# John Deere OR New Holland???



## aboswel

I'm currently using an Massey Ferguson MF165 for bush hogging but am looking to get another one as this one is 43 yrs old. I don't like that MF's are made in another country and that dealers are not close by. 

So, I am mainly looking at getting a John Deere or New Holland. I need to know which one is built better and which one holds up better going through mud and brush. 

If it helps, either way I will get a ROPS cab and MFWD, and probably a live pto.

Both companies have dealerships close to me and I stopped by them a couple days ago and just looking at the undercarage the JD appears to be designed better but I have heard JD is mainly a marketing company and doesn't hold up as well as some other brands. 

What can you tell me about JD, New Holland, and any other brands you prefer and why?

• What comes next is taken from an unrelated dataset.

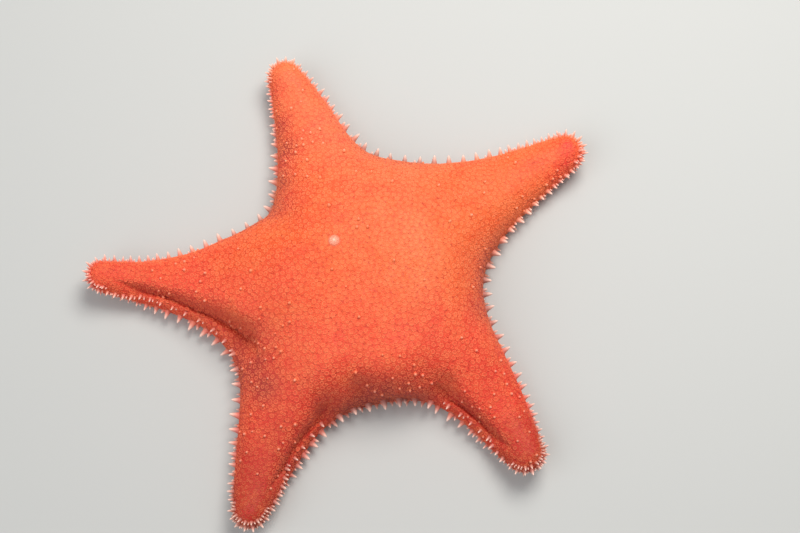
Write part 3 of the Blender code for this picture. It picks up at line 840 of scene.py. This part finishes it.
# ---------------- edge spines
# Blunt spines of lime under thin skin stand out round the edge in two rows, one on each row of edge plates,
# the larger with one or two short ones beside it, and a third short row crowns each tip. Their points are
# nearly white.
SPINE_SPACING = (0.0066, 0.0032)
SPINE_LENGTH = (0.0046, 0.0031)
SPINE_RADIUS = (0.00155, 0.00088)
SPINE_SIZES = (0.88, 1.1)
SPINE_LEAST = 0.6
SPINE_ROWS = (
    {"heights": (0.0064, 0.0092), "sizes": (1.0, 0.5), "rise": 24.0, "start": 0.0, "from": -1.0},
    {"heights": (0.0024, 0.0044), "sizes": (0.6, 1.0), "rise": 6.0, "start": 0.5, "from": -1.0},
    {"heights": (0.009, 0.01), "sizes": (0.8, 0.6), "rise": 40.0, "start": 0.5, "from": 0.99},
)
# The short spines beside a large one: their side, how often they stand by the bays and at the tips, how far
# aside and below its root theirs is, and their size as a share of its own.
SPINES_BESIDE = (
    {"side": 1.0, "odds": (0.3, 0.9), "aside": (0.0017, 0.0022), "below": 0.0007, "sizes": (0.45, 0.7)},
    {"side": -1.0, "odds": (0.15, 0.5), "aside": (0.0017, 0.0023), "below": 0.0004, "sizes": (0.4, 0.6)},
)
SPINE_CLOSER = 0.65
SPINE_THIN = 0.35
SPINE_TILT = 7.0
SPINE_SWING = 0.12
SPINE_FAN = 120.0
FLARE_TO = (0.05, 0.4)
RIM_POINT = (0.001, 0.0011)
WALL_POINTS = 26
EDGE_POINTS = 400


def peg(rings, sides, sunk, outline, bend=0.0):
    """A round peg one unit high: outline gives its radius at shares of the height, and bend leans its end."""
    bm = bmesh.new()
    bmesh.ops.create_uvsphere(bm, u_segments=sides, v_segments=rings, radius=1.0)
    for vert in bm.verts:
        share = math.acos(max(-1.0, min(1.0, -vert.co.z))) / math.pi
        around = Vector((vert.co.x, vert.co.y, 0.0))
        if around.length > SLIVER:
            around.normalize()
            around *= outline(share)
        vert.co = around + Vector((bend * share**2, 0.0, blend(-sunk, 1.0, share)))
    return bm


def tapered(root, point, blunt, flare=0.0):
    """Outline of a peg with an even taper, a low flare and a round end from a share of its height."""

    def outline(share):
        widened = 1.0 + flare * (1.0 - smooth(*FLARE_TO, share))
        rounded = math.sqrt(max(0.0, 1.0 - (max(0.0, share - blunt) / (1.0 - blunt)) ** 2))
        return blend(root, point, share) * widened * rounded

    return outline


def run_along(points):
    """How far along a line of points each of them lies."""
    return np.append(0.0, np.cumsum(norm(np.diff(points, axis=0), axis=1)))


def side_stations(arm, side, start):
    """Shares of one side at which spines stand: even steps by the bay that shorten towards the tip."""
    fine = np.linspace(0.0, 1.0, EDGE_POINTS)
    run = run_along(side_points(arm, side, fine))
    step = blend(*SPINE_SPACING, smooth(ARM_FROM, 1.0, fine))
    count = np.append(0.0, np.cumsum(np.diff(run) / step[1:]))
    stations = np.arange(start, count[-1] - SPINE_LEAST, 1.0)
    return np.interp(stations, count, fine)


def wall_points(ribs, height):
    """The point of the wall at a given height over the arm's underside, on each rib."""
    raised = lift(ribs.arm, ribs.edge)
    rim = np.column_stack([ribs.edge - ribs.out * RIM_POINT[0], RIM_POINT[1] + raised])
    wall = np.array([rim, *(back_point(ribs, part)[0] for part in np.linspace(1.0, 0.5, WALL_POINTS))])
    rise = np.maximum.accumulate(wall[:, :, 2] - raised, axis=0)
    found = [[np.interp(height[i], rise[:, i], wall[:, i, k]) for k in range(3)] for i in range(len(height))]
    return np.array(found)


def fringe(arm, row):
    """Root, way out in plan, nearness to the tip and size of each spine in one row of a petal."""
    half = 90.0 - ARMS[arm]["taper"]
    around = math.radians(2.0 * half) * ARMS[arm]["tip"]
    turn = np.linspace(-half, half, round(around / SPINE_SPACING[1]) + 1)
    sets = (
        side_ribs(arm, -1, side_stations(arm, -1, row["start"] or 1.0)),
        tip_ribs(arm, turn),
        side_ribs(arm, 1, side_stations(arm, 1, row["start"])),
    )
    for ribs in sets:
        roots = wall_points(ribs, blend(*row["heights"], ribs.folded)) + np.array([*MOUTH, 0.0])
        near_tip = smooth(ARM_FROM, 1.0, ribs.share)
        yield from zip(roots, ribs.away, near_tip, blend(*row["sizes"], ribs.folded))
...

Thanks a lot.


----------



## ErnieS

My opinion is that they are both well made machines though you can get a bit more tractor for the same price by going blue.


----------



## grnspot110

Don't know much about NH tractors, but you'd probably be fine with either.

BTW, John Deere hasn't been around as long as they have just because they are a "marketing Company"! They've always been built to last. ~~ grnspot


----------



## Thomas

Both brand are good choice,but which dealership do you feel comfortable with...also good service.


----------



## Country Boy

How big of a tractor are you thinking of? The compact tractors are only built by a few companies over seas, and the other companies just slap their names on them. I'd go with the one that comes with the best dealer. If you have to fight with a dealer to get anything done, they aren't worth your time. If you ask around, especially with landscapers or local farmers, you can get a feel for how a dealership treats their customers.


----------



## stickerpicker

You won't know what a dealer is *REALLY* like until you have paid in full or the tractor needs warranty work. Not even if the dealer is your brother in-law.


----------



## Hoodoo Valley

Both are excellent and the green paint is likely more expensive but I'd still try them each out for feel and visability and look under the hood and check out specs etc........ and by all means, let us know what you got!


----------



## aboswel

Thanks for all the thoughts! It will be a mid-size tractor, somewhere around 50-95 hp and it will be a little time from now but I wanted to go ahead and start weighing my options. Ofcourse, with inflation, the longer I wait the more $$ I'll have to dish out. 

I will definitely consider service, ease of tie downs, undercarriage, running costs, and driver comfort and visibility. And probably more lol


----------